The nice thing about using biofuels is they are nearly as energetic as petro but renewable annually. Essentially biod or ethanol (not as much due to the huge processing cost) is chemically stored solar power.

Stick a 2-3 cylinder turbo charged diesel in the Volt and you'll substantially increase the range and decrease the fuel consumption. BTUs in bioD are much higher than gasoline...

Plants do a great job of converting solar to chemical energy. We (as humans) aren't anywhere near ready to match them.

Hill Junkie said...

Gewilli, you're tapping into my next post I have planned on this subject - capturing solar energy with photovoltaics vs plants. The deal with plants is you get one, maybe two harvests per year. Soybeans yeild anywhere from 39 to 61 gallons of biodiesel per acre, depending on which source you use for your info. Bio fuel proponents love inflating or forward projecting these numbers. For 40,000 miles with 4 acres, you'd need to get 164 to 256mph with your vehicles. Optimistically at 60mpg, I'd bet you'd need about 17 acres to keep your diesels humming for a year. 17 acres can feed A LOT of people. In my opinion, it would be immoral to use food grade cropland to fill our auto tanks. If we converted 100% of USA cropland to soy diesel cultivation, it would meet only 1/8th of our auto transportation needs![1]

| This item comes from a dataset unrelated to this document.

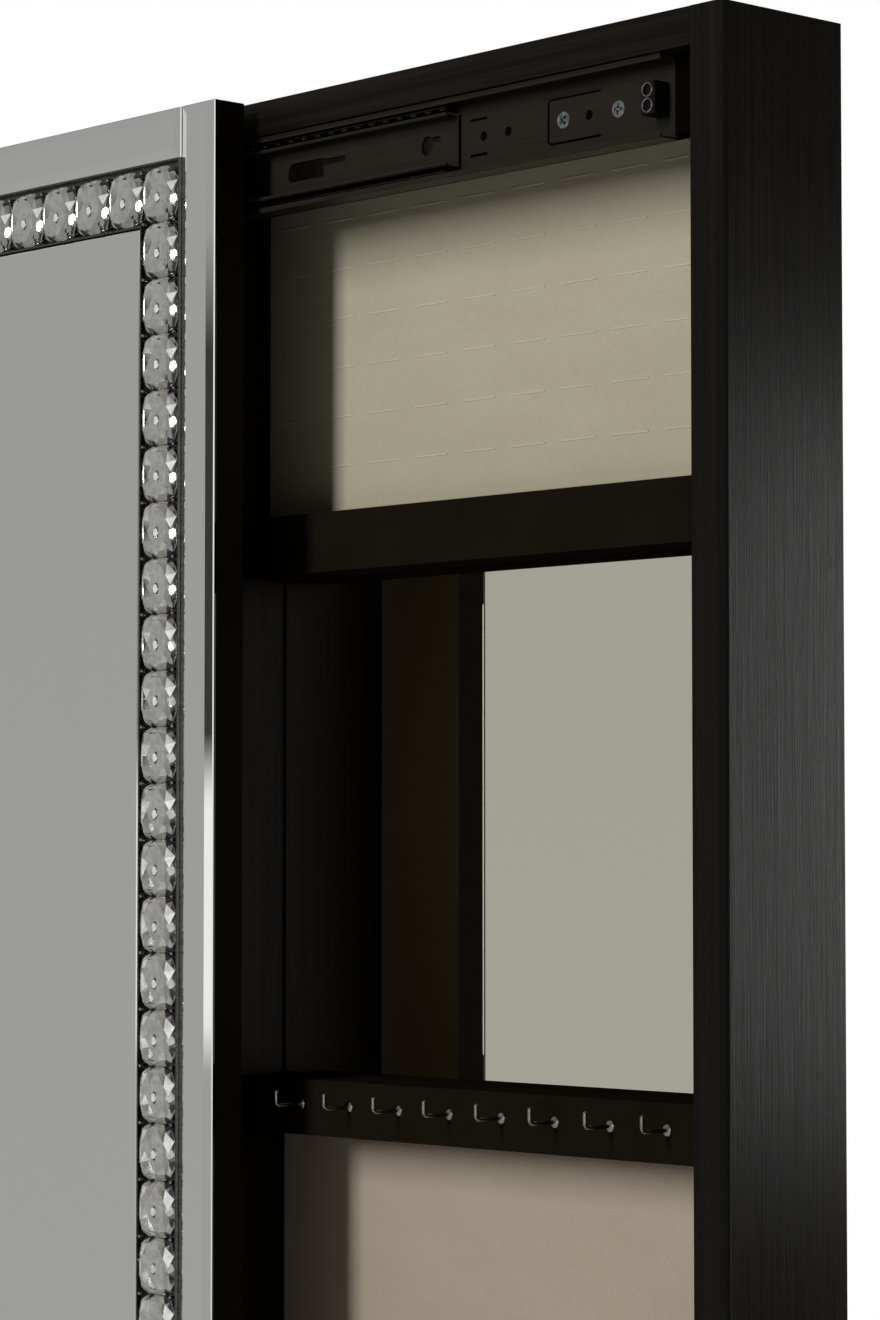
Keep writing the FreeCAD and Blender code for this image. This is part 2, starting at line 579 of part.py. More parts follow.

We need to find a weed that grows in the desert (like a weed) and provides volumous biomass. Then I'd start to be cool with the idea. Bio diesel is not much better than ethanol in efficiency either. Say you get 132,000BTUs per gal. You have to put more than half that into it to grow, fertilize, harvest and process the stuff to get something that will run your car.

I think solar will win the day here. Photovoltaics produce energy all year, year after year with only initial energy input to build the panels. You can place them on roofs and vast expanses of unproductive land. The world won't starve. We may have to run low on crude oil before they become economically viable though.